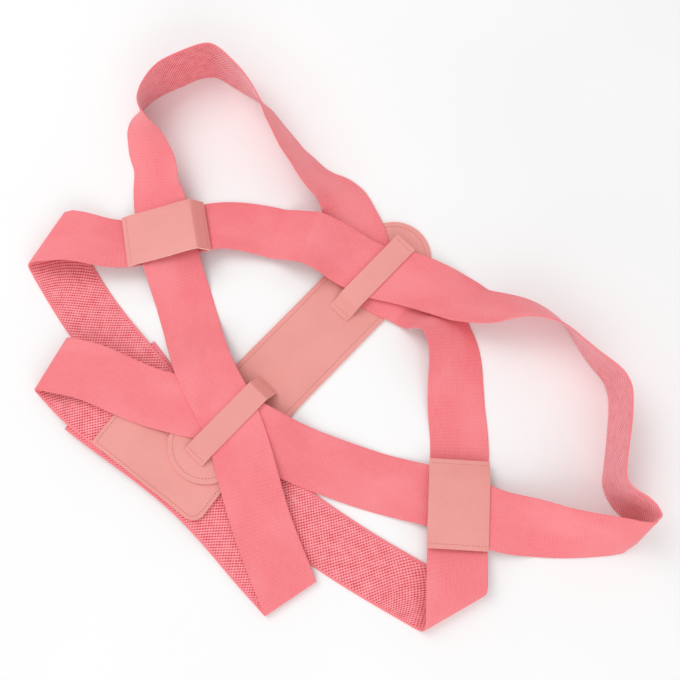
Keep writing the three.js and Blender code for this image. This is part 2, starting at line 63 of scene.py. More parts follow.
log = logging.getLogger("posture_corrector")


class Slot(Enum):
    """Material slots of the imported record."""

    WEBBING = "webbing"
    LEATHER = "leather"


# --- Materials -----------------------------------------------------------------------

# A noise's detail where its small patches have to show
FINE_DETAIL = 3.0
# Noise varies about 0.5. Over the first span it changes a colour, and over the second a roughness
TONE_SPAN = (0.35, 0.65)
MOTTLE_SPAN = (0.3, 0.7)


def linear(colour: str) -> tuple[float, float, float, float]:
    """Turn an sRGB hex colour into linear RGBA.

    Args:
        colour: A colour such as "#f9878d".

    Returns:
        Linear red, green, blue and an alpha of 1.
    """
    channels = [int(colour[i:i + 2], 16) / 255 for i in (1, 3, 5)]
    return (*[c / 12.92 if c <= 0.04045 else ((c + 0.055) / 1.055) ** 2.4 for c in channels], 1.0)


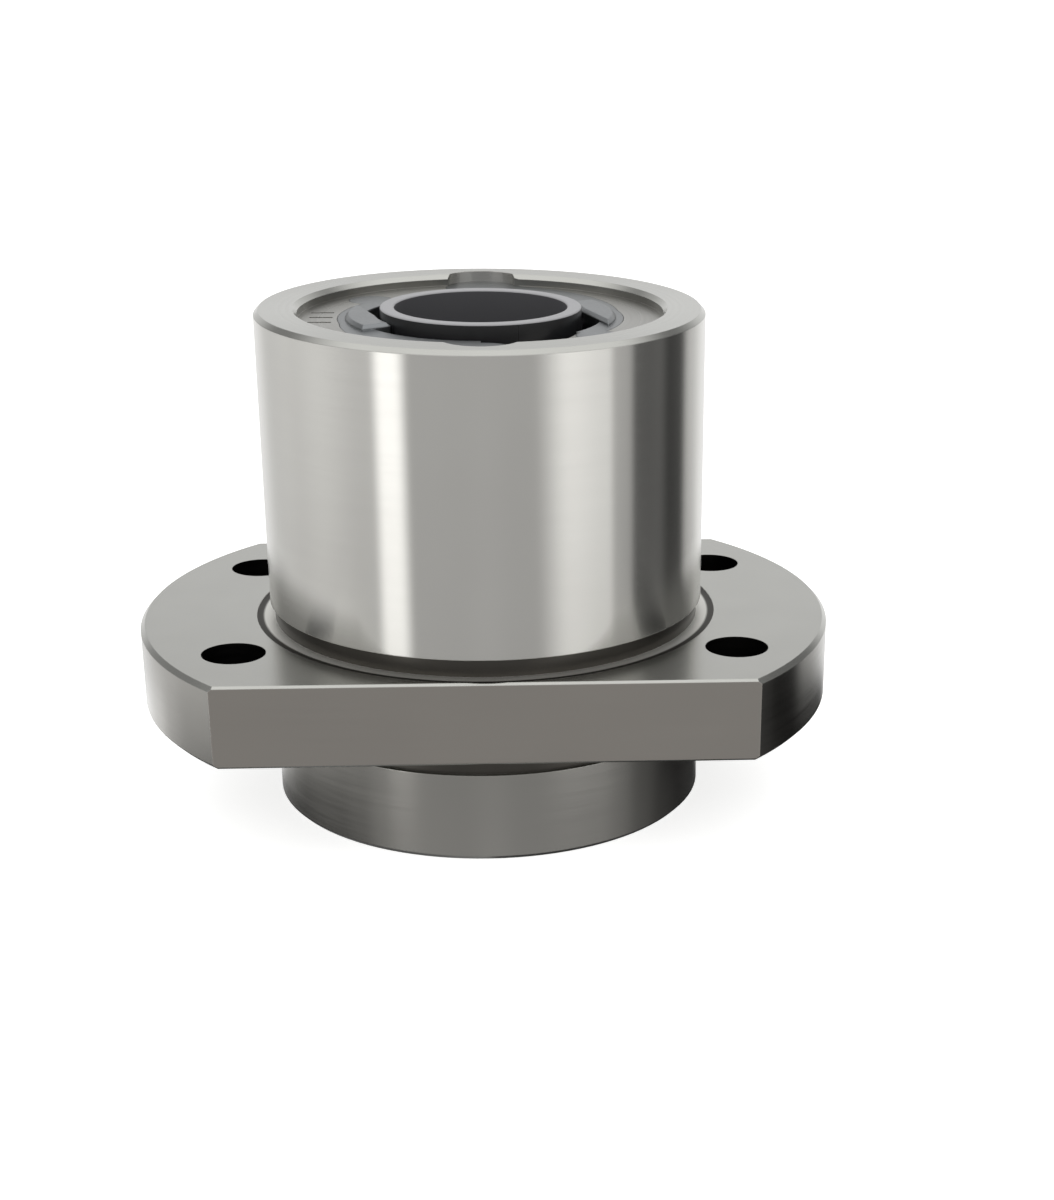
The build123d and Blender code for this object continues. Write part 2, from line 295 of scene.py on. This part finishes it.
def machinedSteel(name, look):
    material, tree, shader = newMaterial(name, look["colour"], look["roughness"], 1.0)
    shader.inputs["Anisotropic"].default_value = look["smear"]
    place = addNode(tree, "ShaderNodeTexCoord").outputs["Object"]
    if look["lines"] == "rings":
        # Lines at a constant distance from the axis, as a lathe leaves on a level face
        parts = addNode(tree, "ShaderNodeSeparateXYZ", links={0: place}).outputs
        flat = addNode(tree, "ShaderNodeCombineXYZ", links={0: parts[0], 1: parts[1]})
        radius = addNode(tree, "ShaderNodeVectorMath", {"operation": "LENGTH"},
                         {0: flat.outputs[0]})
        pattern = addNode(tree, "ShaderNodeCombineXYZ",
                          links={0: radius.outputs["Value"]}).outputs[0]
        across = flat
    else:
        # Lines that run along the stretched directions
        pattern = addNode(tree, "ShaderNodeMapping", links={"Vector": place},
                          values={"Scale": look["lines"]}).outputs[0]
        across = addNode(tree, "ShaderNodeCombineXYZ", values={2: 1.0})
    lines = addNode(tree, "ShaderNodeTexNoise", links={"Vector": pattern},
                    values={"Scale": 1 / look["lineSpacing"], "Detail": steelPattern["lineDetail"],
                            "Roughness": steelPattern["lineRoughness"]})
    cloud = addNode(tree, "ShaderNodeTexNoise", links={"Vector": place},
                    values={"Scale": 1 / look["cloudSize"], "Detail": steelPattern["cloudDetail"]})
    tone = addNode(tree, "ShaderNodeMix", {"data_type": "RGBA"}, {0: cloud.outputs["Fac"]},
                   {6: linearColour(look["colour"]), 7: linearColour(look["shade"])})
    if "corner" in look:
        # Painted shade: the floor darkens to a dark ring towards its outer edge, where the step
        # throws its shadow
        shadeRing = addNode(tree, "ShaderNodeMapRange", links={0: radius.outputs["Value"]},
                       values={1: look["corner"][0], 2: look["corner"][1]})
        tone = addNode(tree, "ShaderNodeMix", {"data_type": "RGBA"},
                       {0: shadeRing.outputs[0], 6: tone.outputs[2]},
                       {7: linearColour(look["cornerColour"])})
    low, high = steelPattern["noiseRange"]
    polish = addNode(tree, "ShaderNodeMapRange", links={0: lines.outputs["Fac"]},
                     values={1: low, 2: high, 3: look["roughness"] * (1 - look["polishSpread"]),
                             4: look["roughness"] * (1 + look["polishSpread"])})
    broken = addNode(tree, "ShaderNodeBevel", {"samples": steelPattern["bevelSamples"]},
                     values={"Radius": look["brokenEdge"]})
    wave = addNode(tree, "ShaderNodeBump",
                   links={"Height": cloud.outputs["Fac"], "Normal": broken.outputs[0]},
                   values={"Strength": steelPattern["waveStrength"], "Distance": look["waveDepth"]})
    grooves = addNode(tree, "ShaderNodeBump",
                      links={"Height": lines.outputs["Fac"], "Normal": wave.outputs[0]},
                      values={"Strength": look["lineStrength"], "Distance": look["lineDepth"]})
    tree.links.new(tone.outputs[2], shader.inputs["Base Color"])
    tree.links.new(polish.outputs[0], shader.inputs["Roughness"])
    tree.links.new(grooves.outputs[0], shader.inputs["Normal"])
    tree.links.new(across.outputs[0], shader.inputs["Tangent"])
    return material


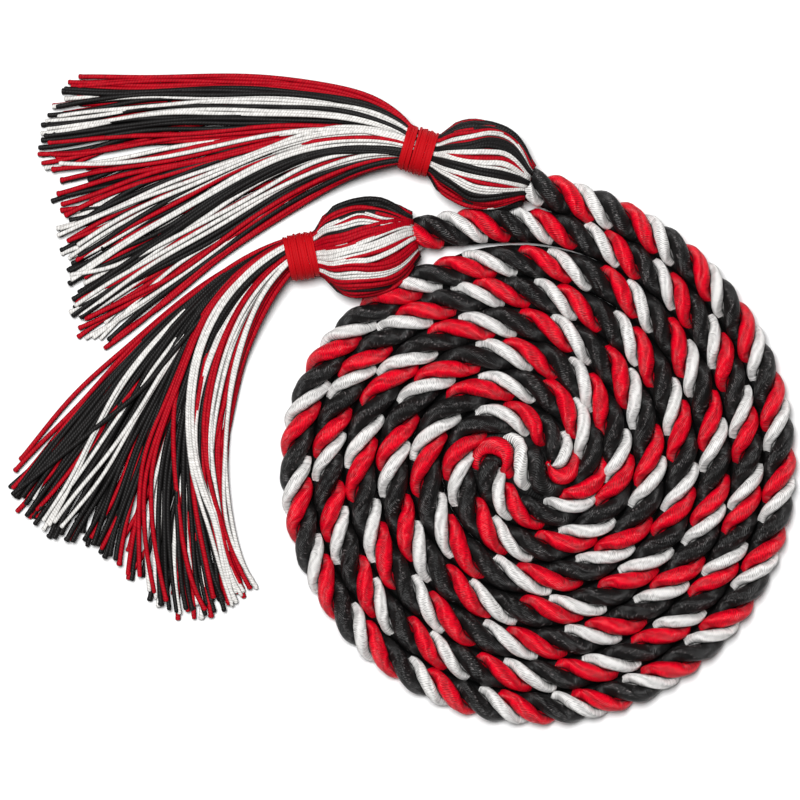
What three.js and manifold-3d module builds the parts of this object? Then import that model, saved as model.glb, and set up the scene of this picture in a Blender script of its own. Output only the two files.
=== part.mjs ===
// Honor cord: a three-strand rope with a tassel on each end, laid flat. The rope is wound from its
// middle into a double spiral, so both ends leave the coil at the top left, side by side.
// Millimetres, +Z up, resting on Z = 0. The layout is drawn about the middle of the rope, where the
// two arms of the spiral meet, and then moved so that the origin is under the middle of the whole.
import * as THREE from 'three';
import { mergeVertices } from 'three/addons/utils/BufferGeometryUtils.js';
import Module from 'manifold-3d';

// Rope and flat coil
const ROPE_DIAMETER = 7.1;
const ROPE_SIDES = 8;
const TURN_GAP = 0.3;
const STATIONS_PER_HALF_TURN = 15;
const UPPER_ARM_DEGREES = 8 * 180 + 72;
const LOWER_ARM_DEGREES = 7 * 180 + 84;
// The stretch of the upper tassel's arm that the lower tassel's head lies against
const DENT_FROM_DEGREES = 6 * 180 + 96;
const DENT_TO_DEGREES = 6 * 180 + 156;
const STATION_DEGREES = 180 / STATIONS_PER_HALF_TURN;
const TURN_SPACING = ROPE_DIAMETER + TURN_GAP;
const ROPE_RADIUS = ROPE_DIAMETER / 2;

// Clearance between pieces that lie or fit against each other
const CLEARANCE = 0.3;

// Facets of a joined body that depart less than this from their neighbours are merged
const FACET_TOLERANCE = 0.04;
const MERGE_DISTANCE = 1e-4;

// The rope between the coil and each tassel, as chosen points measured from the rope's middle line
// where its arm leaves the coil. Each starts a clearance past the coil's end.
const UPPER_LEAD_ROUTE = [
  [-0.3, 0.1, 0],
  [-3.6, 1.2, 0.15],
  [-7.0, 2.3, 0.75],
  [-10.5, 3.4, 1.3],
  [-14.1, 4.5, 1.5],
];
const LOWER_LEAD_ROUTE = [
  [-0.3, 0.05, 0],
  [-5.7, 0.4, 0.05],
  [-11.3, 0.3, 0.35],
  [-16.5, -0.3, 0.85],
  [-21.5, -1.2, 1.35],
  [-26.3, -2.1, 1.5],
];
const LEAD_STEPS = 10;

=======

__EXERCISE REQUIREMENTS__:
Print every line of the records exactly. Omit nothing.

__THE RESPONSE__:
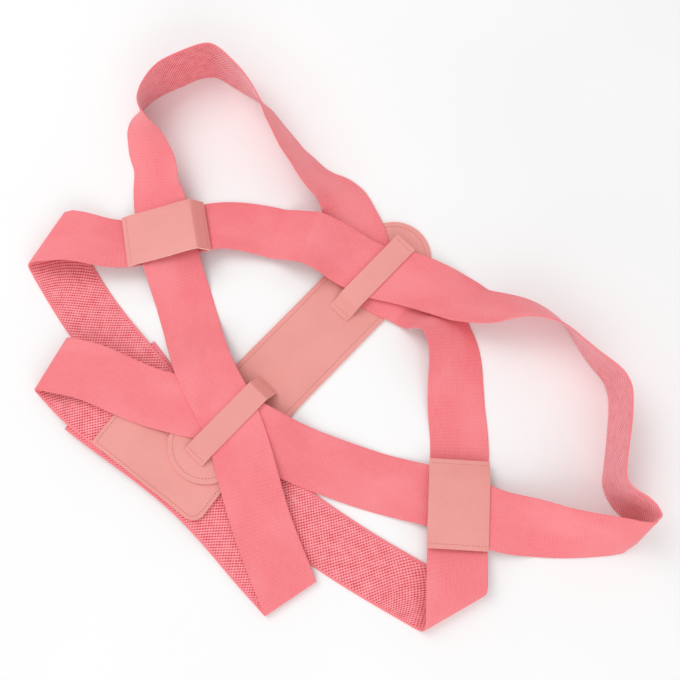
Keep writing the three.js and Blender code for this image. This is part 2, starting at line 63 of scene.py. More parts follow.
log = logging.getLogger("posture_corrector")


class Slot(Enum):
    """Material slots of the imported record."""

    WEBBING = "webbing"
    LEATHER = "leather"


# --- Materials -----------------------------------------------------------------------

# A noise's detail where its small patches have to show
FINE_DETAIL = 3.0
# Noise varies about 0.5. Over the first span it changes a colour, and over the second a roughness
TONE_SPAN = (0.35, 0.65)
MOTTLE_SPAN = (0.3, 0.7)


def linear(colour: str) -> tuple[float, float, float, float]:
    """Turn an sRGB hex colour into linear RGBA.

    Args:
        colour: A colour such as "#f9878d".

    Returns:
        Linear red, green, blue and an alpha of 1.
    """
    channels = [int(colour[i:i + 2], 16) / 255 for i in (1, 3, 5)]
    return (*[c / 12.92 if c <= 0.04045 else ((c + 0.055) / 1.055) ** 2.4 for c in channels], 1.0)


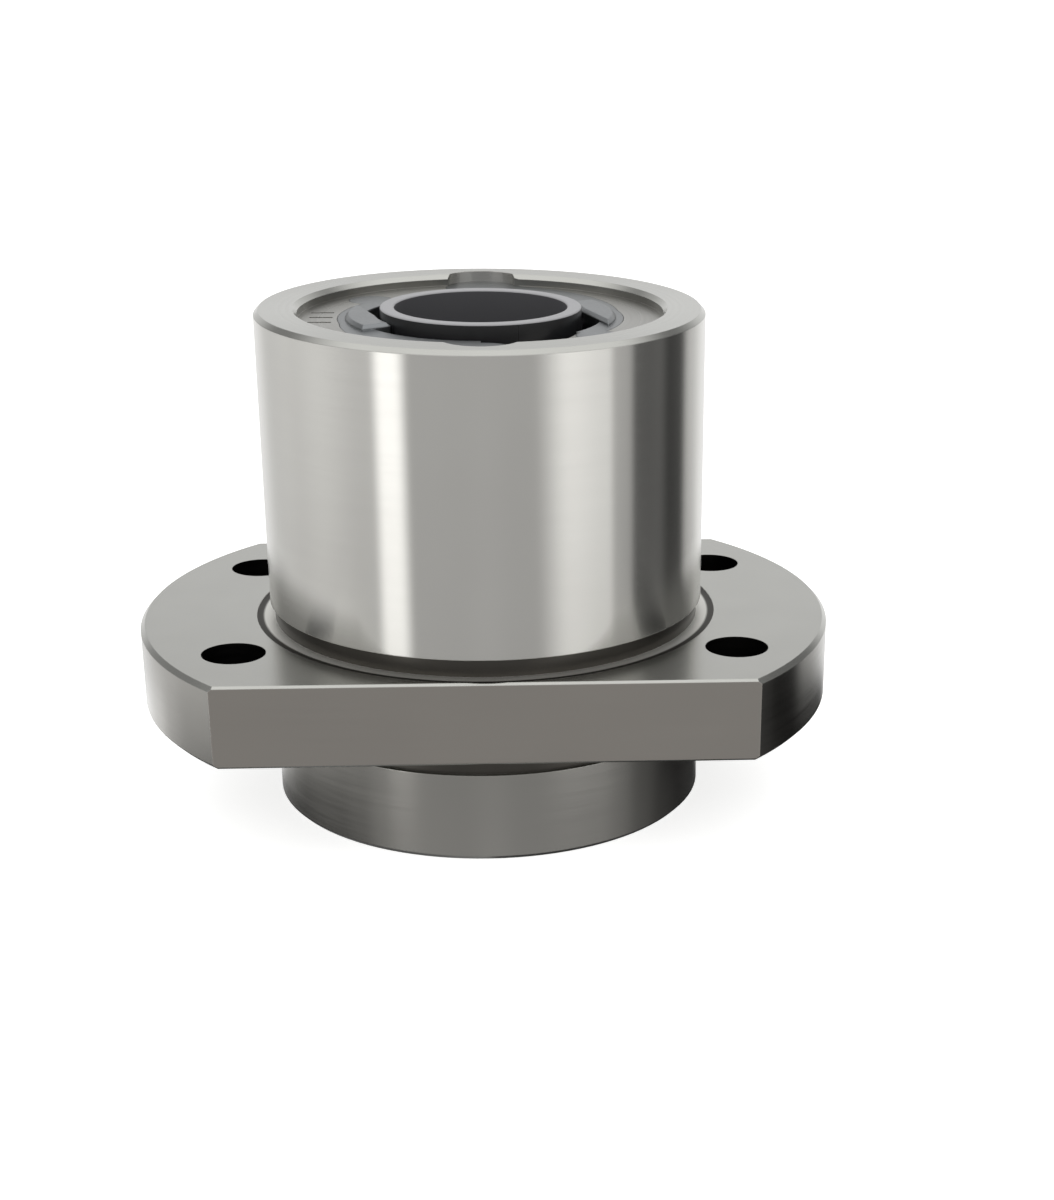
The build123d and Blender code for this object continues. Write part 2, from line 295 of scene.py on. This part finishes it.
def machinedSteel(name, look):
    material, tree, shader = newMaterial(name, look["colour"], look["roughness"], 1.0)
    shader.inputs["Anisotropic"].default_value = look["smear"]
    place = addNode(tree, "ShaderNodeTexCoord").outputs["Object"]
    if look["lines"] == "rings":
        # Lines at a constant distance from the axis, as a lathe leaves on a level face
        parts = addNode(tree, "ShaderNodeSeparateXYZ", links={0: place}).outputs
        flat = addNode(tree, "ShaderNodeCombineXYZ", links={0: parts[0], 1: parts[1]})
        radius = addNode(tree, "ShaderNodeVectorMath", {"operation": "LENGTH"},
                         {0: flat.outputs[0]})
        pattern = addNode(tree, "ShaderNodeCombineXYZ",
                          links={0: radius.outputs["Value"]}).outputs[0]
        across = flat
    else:
        # Lines that run along the stretched directions
        pattern = addNode(tree, "ShaderNodeMapping", links={"Vector": place},
                          values={"Scale": look["lines"]}).outputs[0]
        across = addNode(tree, "ShaderNodeCombineXYZ", values={2: 1.0})
    lines = addNode(tree, "ShaderNodeTexNoise", links={"Vector": pattern},
                    values={"Scale": 1 / look["lineSpacing"], "Detail": steelPattern["lineDetail"],
                            "Roughness": steelPattern["lineRoughness"]})
    cloud = addNode(tree, "ShaderNodeTexNoise", links={"Vector": place},
                    values={"Scale": 1 / look["cloudSize"], "Detail": steelPattern["cloudDetail"]})
    tone = addNode(tree, "ShaderNodeMix", {"data_type": "RGBA"}, {0: cloud.outputs["Fac"]},
                   {6: linearColour(look["colour"]), 7: linearColour(look["shade"])})
    if "corner" in look:
        # Painted shade: the floor darkens to a dark ring towards its outer edge, where the step
        # throws its shadow
        shadeRing = addNode(tree, "ShaderNodeMapRange", links={0: radius.outputs["Value"]},
                       values={1: look["corner"][0], 2: look["corner"][1]})
        tone = addNode(tree, "ShaderNodeMix", {"data_type": "RGBA"},
                       {0: shadeRing.outputs[0], 6: tone.outputs[2]},
                       {7: linearColour(look["cornerColour"])})
    low, high = steelPattern["noiseRange"]
    polish = addNode(tree, "ShaderNodeMapRange", links={0: lines.outputs["Fac"]},
                     values={1: low, 2: high, 3: look["roughness"] * (1 - look["polishSpread"]),
                             4: look["roughness"] * (1 + look["polishSpread"])})
    broken = addNode(tree, "ShaderNodeBevel", {"samples": steelPattern["bevelSamples"]},
                     values={"Radius": look["brokenEdge"]})
    wave = addNode(tree, "ShaderNodeBump",
                   links={"Height": cloud.outputs["Fac"], "Normal": broken.outputs[0]},
                   values={"Strength": steelPattern["waveStrength"], "Distance": look["waveDepth"]})
    grooves = addNode(tree, "ShaderNodeBump",
                      links={"Height": lines.outputs["Fac"], "Normal": wave.outputs[0]},
                      values={"Strength": look["lineStrength"], "Distance": look["lineDepth"]})
    tree.links.new(tone.outputs[2], shader.inputs["Base Color"])
    tree.links.new(polish.outputs[0], shader.inputs["Roughness"])
    tree.links.new(grooves.outputs[0], shader.inputs["Normal"])
    tree.links.new(across.outputs[0], shader.inputs["Tangent"])
    return material


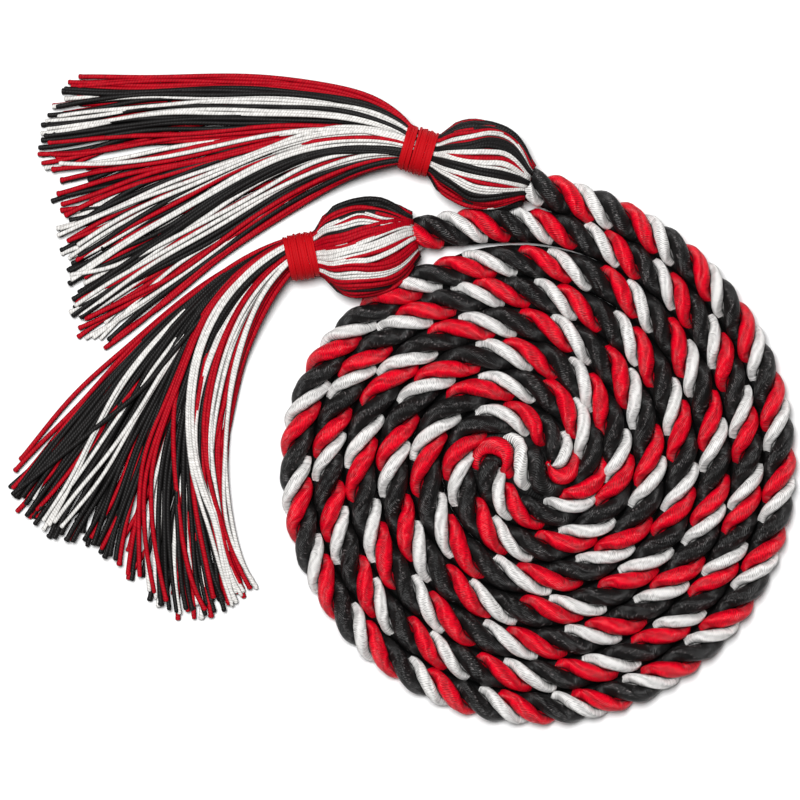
What three.js and manifold-3d module builds the parts of this object? Then import that model, saved as model.glb, and set up the scene of this picture in a Blender script of its own. Output only the two files.
=== part.mjs ===
// Honor cord: a three-strand rope with a tassel on each end, laid flat. The rope is wound from its
// middle into a double spiral, so both ends leave the coil at the top left, side by side.
// Millimetres, +Z up, resting on Z = 0. The layout is drawn about the middle of the rope, where the
// two arms of the spiral meet, and then moved so that the origin is under the middle of the whole.
import * as THREE from 'three';
import { mergeVertices } from 'three/addons/utils/BufferGeometryUtils.js';
import Module from 'manifold-3d';

// Rope and flat coil
const ROPE_DIAMETER = 7.1;
const ROPE_SIDES = 8;
const TURN_GAP = 0.3;
const STATIONS_PER_HALF_TURN = 15;
const UPPER_ARM_DEGREES = 8 * 180 + 72;
const LOWER_ARM_DEGREES = 7 * 180 + 84;
// The stretch of the upper tassel's arm that the lower tassel's head lies against
const DENT_FROM_DEGREES = 6 * 180 + 96;
const DENT_TO_DEGREES = 6 * 180 + 156;
const STATION_DEGREES = 180 / STATIONS_PER_HALF_TURN;
const TURN_SPACING = ROPE_DIAMETER + TURN_GAP;
const ROPE_RADIUS = ROPE_DIAMETER / 2;

// Clearance between pieces that lie or fit against each other
const CLEARANCE = 0.3;

// Facets of a joined body that depart less than this from their neighbours are merged
const FACET_TOLERANCE = 0.04;
const MERGE_DISTANCE = 1e-4;

// The rope between the coil and each tassel, as chosen points measured from the rope's middle line
// where its arm leaves the coil. Each starts a clearance past the coil's end.
const UPPER_LEAD_ROUTE = [
  [-0.3, 0.1, 0],
  [-3.6, 1.2, 0.15],
  [-7.0, 2.3, 0.75],
  [-10.5, 3.4, 1.3],
  [-14.1, 4.5, 1.5],
];
const LOWER_LEAD_ROUTE = [
  [-0.3, 0.05, 0],
  [-5.7, 0.4, 0.05],
  [-11.3, 0.3, 0.35],
  [-16.5, -0.3, 0.85],
  [-21.5, -1.2, 1.35],
  [-26.3, -2.1, 1.5],
];
const LEAD_STEPS = 10;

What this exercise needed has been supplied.